The question that stalks those of us who’ve lost a loved one to suicide is, “Why did he kill himself?”
After they die, we go through their rooms, computers, social media messages, phones looking for answers looking for why our loved one took their life. We talk to their friends who are often equally as stunned. Our investigations turn up more questions. More anguish and helplessness.
There’s often anger at the deceased for killing themselves. How could they do that? Didn’t they know how much it would hurt those of us left behind?
Some of us find art, writing, journals, lyrics, videos, recordings, that over time we piece together and get some answers.
While there are often mysteries related to all kinds of deaths, suicide feels more personal. We feel as if we weren’t good enough, astute enough, supportive enough. We should have done more, listened more, or maybe dismissed a threat we didn’t take seriously.

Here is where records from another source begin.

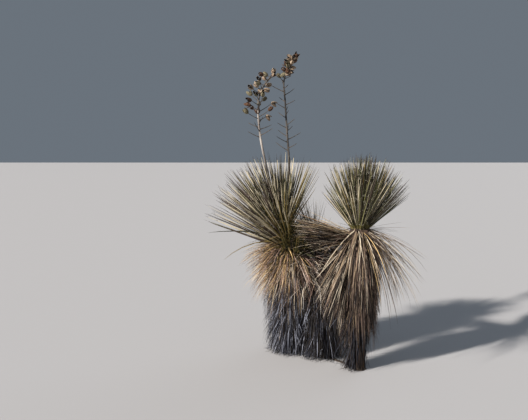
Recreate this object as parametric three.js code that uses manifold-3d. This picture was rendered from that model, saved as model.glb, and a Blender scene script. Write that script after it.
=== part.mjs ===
// Soaptree yucca: a clump of three stems from one root crown. Two live heads of stiff green
// leaves stand over skirts of dead ones, a withered third head leans back between them, and
// the left head carries two dry flower stalks with split seed pods.
// Millimetres, Z up, X to the right, Y away from the viewer. The origin is on the flat cut at
// ground level, under the middle stem.

import * as THREE from "three";
import { mergeVertices } from "three/addons/utils/BufferGeometryUtils.js";
import Module from "manifold-3d";

const wasm = await Module();
wasm.setup();

// Sizes shared by the whole plant
const CLEARANCE = 0.4; // between a stem and whatever is cut round it
const JOINT_GAP = 0.35; // between the end face of one limb and the next
const LEAST_GAP = 0.3; // a leaf nearer than this to another solid is left out
const SKIRTS_DIVIDED_AT = 870; // height at which the planes between neighbouring skirts are set out
const THATCHES_DIVIDED_AT = 380; // and those between thatches
const ROOT_DEPTH = 26; // how far a dead leaf's root lies under the skin of its core
const SIDE_MARGIN = 6; // degrees between a skirt's outermost leaf and the edge of its side
const GOLDEN_SHARE = (Math.sqrt(5) - 1) / 2;
const GOLDEN_ANGLE = 2 * Math.PI * (1 - GOLDEN_SHARE);
const RISE = new THREE.Vector3(0, 0, 1);
const DEGREE = Math.PI / 180;

const COLOURS = {
  bark: 0x6b5a4a,
  green: 0x6f7a4b,
  pale: 0xb3ab8c,
  gold: 0xc79a63,
  straw: 0xab9674,
  brown: 0x6e5846,
  grey: 0x7d7a7c,
  stalk: 0x9c8f7c,
  pod: 0x8a6a48,
};

const ROOT_CROWN = {
  flare: [
    [1.6, 0],
    [1.32, 16],
    [1.14, 40],
    [1.03, 75],
    [1.0, 100],
  ],
  ridgeHalfWidth: 20,
  ridgeHeight: 10,
};
const STEM_START = ROOT_CROWN.flare.at(-1)[1];

// Each stem: where it leaves the ground, where its leafy crown begins, and the bud at its tip
const STEMS = {
  left: {
    foot: [-285, 150],
    crown: [-269, 150, 1001],
    bud: [-425, 150, 1256],
    radius: [62, 54],
  },
  middle: {
    foot: [0, 0],
    crown: [-52, 236, 1052],
    bud: [-84, 268, 1118],
    radius: [52, 34],
  },
  right: {
    foot: [302, -345],
    crown: [290, -320, 1258],
    bud: [306, -324, 1380],
    radius: [44, 46],
  },
};

// Live leaves stand round a tapering core, and their tips lie on a dome round the bud. fan is
// the tilt of the dome's axis from upright and its bearing, dome is the dome's radius for the
// steepest leaf and for the flattest, and core is the core's radius at its foot. Each tier has
// the lean of its leaves from the dome's axis and the stretch of core that it grows on; climb
// raises the roots of leaves that point right by a share of the way to the top of the tier.
// Leaves that lean further than above round the shaded bearing are shorter, or missing where
// shortening is nothing. Angles are degrees.
const CROWNS = [
  {
    stem: "left",
    colour: "green",
    fan: { tilt: 23, bearing: 180 },
    dome: [670, 710],
    core: 54,
    width: 21,
    thickness: 9.4,
    sag: 0.02,
    seed: 11,
    climb: 0.6,
    shaded: { bearing: 270, above: 8, shortening: 0.84 },
    tiers: {
      low: { lean: [43, 64], share: [0, 0.45], leaves: 38 },
      middle: { lean: [24, 43], share: [0.45, 0.76], leaves: 42 },
      top: { lean: [2, 24], share: [0.76, 1], leaves: 28 },
    },
  },
  {
    stem: "middle",
    colour: "pale",
    fan: { tilt: 22, bearing: 150 },
    dome: [380, 340],
    core: 34,
    width: 11,
    thickness: 5,
    sag: 0.2,
    seed: 23,
    climb: 0,
    shaded: { bearing: 200, above: 40, shortening: 0 },
    tiers: { tuft: { lean: [3, 50], share: [0, 1], leaves: 14 } },
  },
  {
    stem: "right",
    colour: "green",
    fan: { tilt: 4, bearing: 0 },
    dome: [550, 490],
    core: 76,
    width: 19,
    thickness: 8,
    sag: 0.02,
    seed: 37,
    climb: 0,
    shaded: { bearing: 180, above: 46, shortening: 0.84 },
    tiers: {
      low: { lean: [42, 62], share: [0, 0.4], leaves: 36 },
      middle: { lean: [23, 42], share: [0.4, 0.72], leaves: 42 },
      top: { lean: [2, 23], share: [0.72, 1], leaves: 22 },
    },
  },
];
const CROWN_TIP = 0.5; // radius of a crown's core at the bud, as a share of its foot

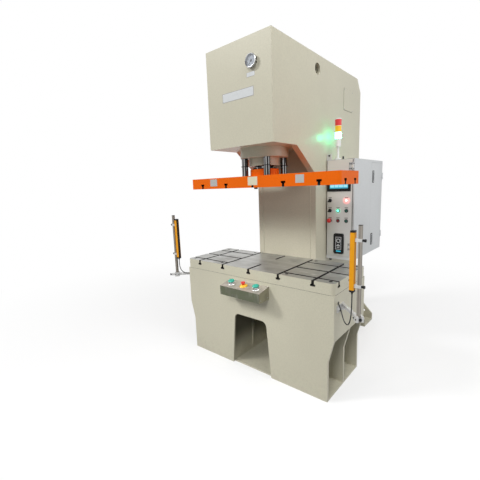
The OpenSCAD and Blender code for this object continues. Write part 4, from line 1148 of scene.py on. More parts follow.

To some of us, we just can’t fathom that life would be so bad they’d end theirs. Their death feels like a betrayal to our love. As if we weren’t worthy enough to inspire them to stick around. Or didn’t trust us enough to let us know how much they hurt. Why didn’t they tell us?
To us it makes no sense. None of this does.
Which is why we need to understand those who suffer thoughts of suicide. Education is where we can find some answers. Support from others is where we find healing. But we will never know all of the answers and we have to accept that.